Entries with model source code
╭──

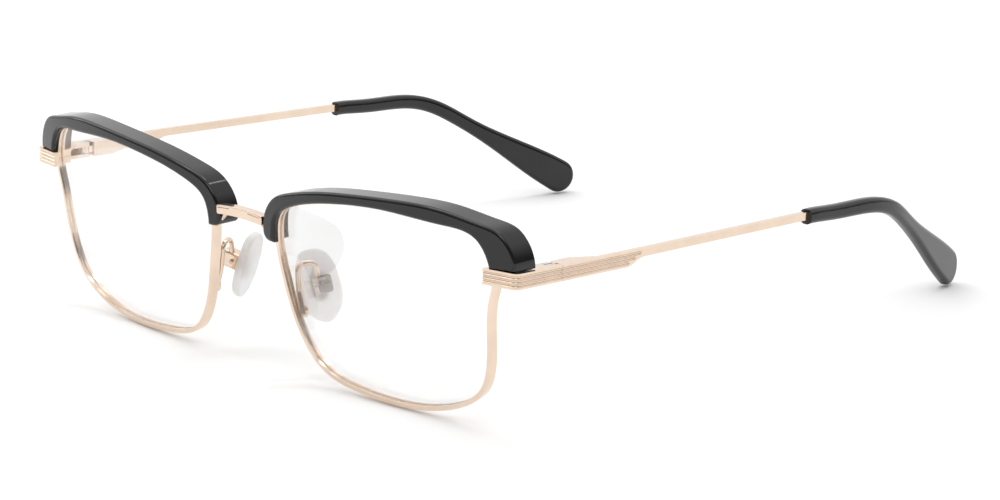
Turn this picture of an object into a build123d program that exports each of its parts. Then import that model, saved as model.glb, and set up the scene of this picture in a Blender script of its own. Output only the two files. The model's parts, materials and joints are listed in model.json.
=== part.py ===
from build123d import *
from math import atan2, cos, degrees, radians, sin, tan
import os

os.makedirs("parts", exist_ok=True)

# Browline eyeglasses, size 52-18-140.  Millimetres.
# +X is the wearer's left, -Y is the front, +Z is up.  The glasses stand open on a table,
# on the bottoms of both rims and on both temple tips.  The origin is on the table, in the
# middle of the footprint.  Every side piece is made for the wearer's left and mirrored.

# ---------------------------------------------------------------- driving dimensions
front_y = -69.10           # lens centres, forward of the origin
lens_x = 35.0              # lens centre from the middle of the bridge
lens_z = 17.2              # lens centre above the table
face_wrap = 3.9            # degrees each lens turns back at the temple
front_tilt = 7.3           # degrees the top of the front leans forward
base_radius = 150.0        # spherical curve of lenses, rims and brows

rim_width = 0.9            # of the wire, across the lens opening
rim_depth = 1.5            # of the wire, front to back
groove_depth = 0.35        # of the lens groove in the wire
groove_width = 0.6
lens_thickness = 1.4
fit = 0.02                 # clearance of a fixed fit
running = 0.03             # radial clearance of a running fit

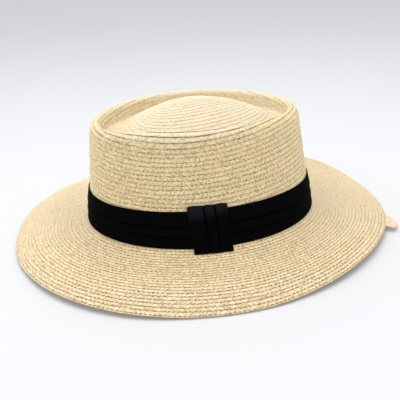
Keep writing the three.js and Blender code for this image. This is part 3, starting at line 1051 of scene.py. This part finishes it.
weaveGroup = clothGroup()
grid, bandFlat = bandGrid()
bandPiece = makePiece("band_cloth", [grid], clothMaterial("bandCloth", weaveGroup, 0.8, cloth["bandSheen"]))
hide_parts("hat_band")
grid, loopFlat = loopGrid()
loopPiece = makePiece("loop_cloth", [grid], clothMaterial("loopCloth", weaveGroup, 0.76, cloth["loopSheen"]))
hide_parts("band_loop")
sizes = tuple(1000 * size for size in bandFlat + loopFlat)
print("cloth done, band cut to %.0f x %.0f mm, loop to %.0f x %.0f mm" % sizes)

# floor, light and camera
studio = {
    "floorSize": 40.0,
    "floorTop": -0.0003,  # just under the hat
    "floorColour": (0.64, 0.643, 0.66, 1),
    "floorFarShade": (0.495, 0.50, 0.513, 1),  # painted shade further off, as if the light fell away there
    "floorTowards": (0.47, 0.88, 0.0),
    "floorFades": (0.1, 0.9),  # metres that way
    "floorGlow": 0.12,  # painted light: a faint glow, as of a light table, that lightens the shadows under the brim
    "glowColour": (1.0, 0.995, 0.985, 1),
    "keyPower": 5.8,
    "keySize": 0.95,
    "keyAt": (-0.05, -0.04, 0.95),
    "keyAim": (0, 0, 0.05),
    "skyColour": (0.97, 0.98, 1.0, 1),
    "skyStrength": 0.78,
    "skyFront": 0.72,  # how bright the sky is towards the camera, next to the far side
    "skyTowards": (-0.15, 0.985),
    "skyLow": 1.4,  # how much brighter it is near the horizon
    "skyLowEnds": 0.5,
}
view = {
    "target": (-0.00364, 0.00017, 0.02253),
    "azimuth": -28.064,
    "elevation": 24.658,
    "roll": -1.884,
    "distance": 0.72462,
    "lens": 74.193,
}


def makeFloor():
    # a square about the origin, with painted shade making it a little darker further off, and a faint glow of
    # painted light
    mesh = bpy.data.meshes.new("floor")
    half, top = studio["floorSize"] / 2, studio["floorTop"]
    corners = [(-half, -half, top), (half, -half, top), (half, half, top), (-half, half, top)]
    mesh.from_pydata(corners, [], [(0, 1, 2, 3)])
    material, tree, shader = newMaterial("paleFloor", {
        "Roughness": 0.7, "Specular IOR Level": 0.2, "Emission Color": studio["glowColour"],
        "Emission Strength": studio["floorGlow"]})
    at = newNode(tree, "ShaderNodeTexCoord").outputs["Object"]
    away = ramp(tree, distanceTowards(tree, at, studio["floorTowards"]), *studio["floorFades"])
    colour = blendColours(tree, away, studio["floorColour"], studio["floorFarShade"])
    tree.links.new(colour, shader.inputs["Base Color"])
    mesh.materials.append(material)
    addObject("floor", mesh)


def makeLights():
    # a round key light above the hat, aimed at it, and a sky that brightens away from the camera and down low
    light = bpy.data.lights.new("key", "AREA")
    light.shape, light.size, light.energy = "DISK", studio["keySize"], studio["keyPower"]
    key = addObject("key", light)
    key.location = studio["keyAt"]
    aim = unit(np.array(studio["keyAim"]) - np.array(studio["keyAt"]))
    key.rotation_euler = (math.acos(aim[2]) - math.pi, 0, math.atan2(aim[1], aim[0]) + math.pi / 2)
    world = bpy.data.worlds.new("sky")
    bpy.context.scene.world = world
    world.use_nodes = True
    tree = world.node_tree
    x, y, z = separate(tree, newNode(tree, "ShaderNodeTexCoord").outputs["Generated"])
    strength, front = studio["skyStrength"], studio["skyFront"]
    away = maths(tree, "MULTIPLY", x, studio["skyTowards"][0])
    away = maths(tree, "MULTIPLY_ADD", y, studio["skyTowards"][1], away)
    strength = ramp(tree, away, -1.0, 1.0, strength * front, strength * (2 - front))
    low = ramp(tree, z, 0.0, studio["skyLowEnds"], 1 + studio["skyLow"], 1.0)
    background = tree.nodes["Background"].inputs
    background["Color"].default_value = studio["skyColour"]
    tree.links.new(maths(tree, "MULTIPLY", strength, low), background["Strength"])


def makeCamera():
    # turned by the view's angles about the target, then moved straight back from it
    matrix = Matrix.Translation(view["target"])
    for angle, axis in ((view["azimuth"], "Z"), (90 - view["elevation"], "X"), (view["roll"], "Z")):
        matrix = matrix @ Matrix.Rotation(math.radians(angle), 4, axis)
    camera = addObject("camera", bpy.data.cameras.new("camera"))
    camera.matrix_world = matrix @ Matrix.Translation((0, 0, view["distance"]))
    camera.data.lens = view["lens"]
    camera.data.clip_start, camera.data.clip_end = 0.01, 50
    bpy.context.scene.camera = camera


makeFloor()
makeLights()
makeCamera()
bpy.context.scene.view_settings.view_transform = "Standard"
print("floor, lights and camera done")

╰──

▸ **EXERCISE PROMPT**
All of the entries above must be quoted exactly.

▸ **TASK ANSWER**
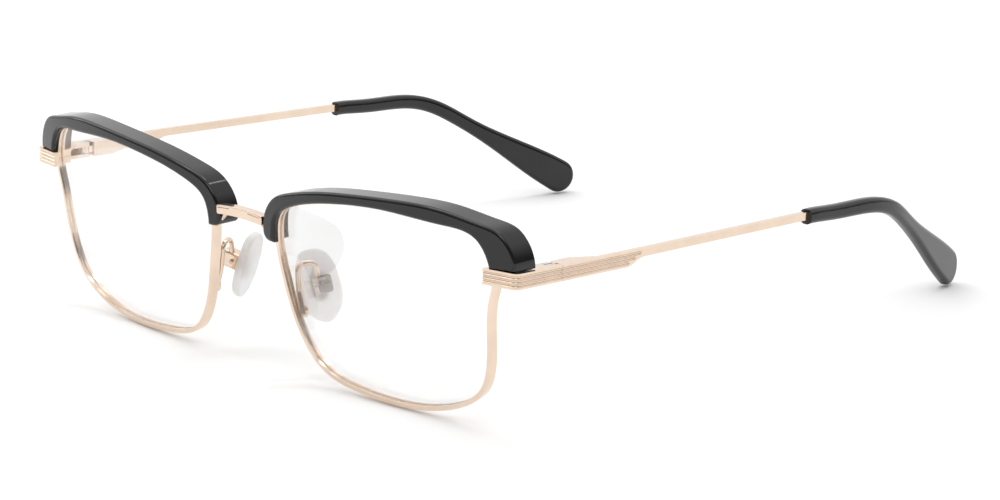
Turn this picture of an object into a build123d program that exports each of its parts. Then import that model, saved as model.glb, and set up the scene of this picture in a Blender script of its own. Output only the two files. The model's parts, materials and joints are listed in model.json.
=== part.py ===
from build123d import *
from math import atan2, cos, degrees, radians, sin, tan
import os

os.makedirs("parts", exist_ok=True)

# Browline eyeglasses, size 52-18-140.  Millimetres.
# +X is the wearer's left, -Y is the front, +Z is up.  The glasses stand open on a table,
# on the bottoms of both rims and on both temple tips.  The origin is on the table, in the
# middle of the footprint.  Every side piece is made for the wearer's left and mirrored.

# ---------------------------------------------------------------- driving dimensions
front_y = -69.10           # lens centres, forward of the origin
lens_x = 35.0              # lens centre from the middle of the bridge
lens_z = 17.2              # lens centre above the table
face_wrap = 3.9            # degrees each lens turns back at the temple
front_tilt = 7.3           # degrees the top of the front leans forward
base_radius = 150.0        # spherical curve of lenses, rims and brows

rim_width = 0.9            # of the wire, across the lens opening
rim_depth = 1.5            # of the wire, front to back
groove_depth = 0.35        # of the lens groove in the wire
groove_width = 0.6
lens_thickness = 1.4
fit = 0.02                 # clearance of a fixed fit
running = 0.03             # radial clearance of a running fit

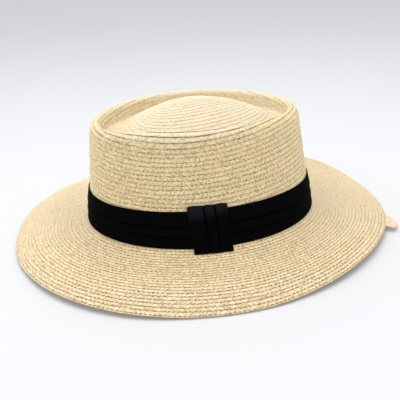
Keep writing the three.js and Blender code for this image. This is part 3, starting at line 1051 of scene.py. This part finishes it.
weaveGroup = clothGroup()
grid, bandFlat = bandGrid()
bandPiece = makePiece("band_cloth", [grid], clothMaterial("bandCloth", weaveGroup, 0.8, cloth["bandSheen"]))
hide_parts("hat_band")
grid, loopFlat = loopGrid()
loopPiece = makePiece("loop_cloth", [grid], clothMaterial("loopCloth", weaveGroup, 0.76, cloth["loopSheen"]))
hide_parts("band_loop")
sizes = tuple(1000 * size for size in bandFlat + loopFlat)
print("cloth done, band cut to %.0f x %.0f mm, loop to %.0f x %.0f mm" % sizes)

# floor, light and camera
studio = {
    "floorSize": 40.0,
    "floorTop": -0.0003,  # just under the hat
    "floorColour": (0.64, 0.643, 0.66, 1),
    "floorFarShade": (0.495, 0.50, 0.513, 1),  # painted shade further off, as if the light fell away there
    "floorTowards": (0.47, 0.88, 0.0),
    "floorFades": (0.1, 0.9),  # metres that way
    "floorGlow": 0.12,  # painted light: a faint glow, as of a light table, that lightens the shadows under the brim
    "glowColour": (1.0, 0.995, 0.985, 1),
    "keyPower": 5.8,
    "keySize": 0.95,
    "keyAt": (-0.05, -0.04, 0.95),
    "keyAim": (0, 0, 0.05),
    "skyColour": (0.97, 0.98, 1.0, 1),
    "skyStrength": 0.78,
    "skyFront": 0.72,  # how bright the sky is towards the camera, next to the far side
    "skyTowards": (-0.15, 0.985),
    "skyLow": 1.4,  # how much brighter it is near the horizon
    "skyLowEnds": 0.5,
}
view = {
    "target": (-0.00364, 0.00017, 0.02253),
    "azimuth": -28.064,
    "elevation": 24.658,
    "roll": -1.884,
    "distance": 0.72462,
    "lens": 74.193,
}


def makeFloor():
    # a square about the origin, with painted shade making it a little darker further off, and a faint glow of
    # painted light
    mesh = bpy.data.meshes.new("floor")
    half, top = studio["floorSize"] / 2, studio["floorTop"]
    corners = [(-half, -half, top), (half, -half, top), (half, half, top), (-half, half, top)]
    mesh.from_pydata(corners, [], [(0, 1, 2, 3)])
    material, tree, shader = newMaterial("paleFloor", {
        "Roughness": 0.7, "Specular IOR Level": 0.2, "Emission Color": studio["glowColour"],
        "Emission Strength": studio["floorGlow"]})
    at = newNode(tree, "ShaderNodeTexCoord").outputs["Object"]
    away = ramp(tree, distanceTowards(tree, at, studio["floorTowards"]), *studio["floorFades"])
    colour = blendColours(tree, away, studio["floorColour"], studio["floorFarShade"])
    tree.links.new(colour, shader.inputs["Base Color"])
    mesh.materials.append(material)
    addObject("floor", mesh)


def makeLights():
    # a round key light above the hat, aimed at it, and a sky that brightens away from the camera and down low
    light = bpy.data.lights.new("key", "AREA")
    light.shape, light.size, light.energy = "DISK", studio["keySize"], studio["keyPower"]
    key = addObject("key", light)
    key.location = studio["keyAt"]
    aim = unit(np.array(studio["keyAim"]) - np.array(studio["keyAt"]))
    key.rotation_euler = (math.acos(aim[2]) - math.pi, 0, math.atan2(aim[1], aim[0]) + math.pi / 2)
    world = bpy.data.worlds.new("sky")
    bpy.context.scene.world = world
    world.use_nodes = True
    tree = world.node_tree
    x, y, z = separate(tree, newNode(tree, "ShaderNodeTexCoord").outputs["Generated"])
    strength, front = studio["skyStrength"], studio["skyFront"]
    away = maths(tree, "MULTIPLY", x, studio["skyTowards"][0])
    away = maths(tree, "MULTIPLY_ADD", y, studio["skyTowards"][1], away)
    strength = ramp(tree, away, -1.0, 1.0, strength * front, strength * (2 - front))
    low = ramp(tree, z, 0.0, studio["skyLowEnds"], 1 + studio["skyLow"], 1.0)
    background = tree.nodes["Background"].inputs
    background["Color"].default_value = studio["skyColour"]
    tree.links.new(maths(tree, "MULTIPLY", strength, low), background["Strength"])


def makeCamera():
    # turned by the view's angles about the target, then moved straight back from it
    matrix = Matrix.Translation(view["target"])
    for angle, axis in ((view["azimuth"], "Z"), (90 - view["elevation"], "X"), (view["roll"], "Z")):
        matrix = matrix @ Matrix.Rotation(math.radians(angle), 4, axis)
    camera = addObject("camera", bpy.data.cameras.new("camera"))
    camera.matrix_world = matrix @ Matrix.Translation((0, 0, view["distance"]))
    camera.data.lens = view["lens"]
    camera.data.clip_start, camera.data.clip_end = 0.01, 50
    bpy.context.scene.camera = camera


makeFloor()
makeLights()
makeCamera()
bpy.context.scene.view_settings.view_transform = "Standard"
print("floor, lights and camera done")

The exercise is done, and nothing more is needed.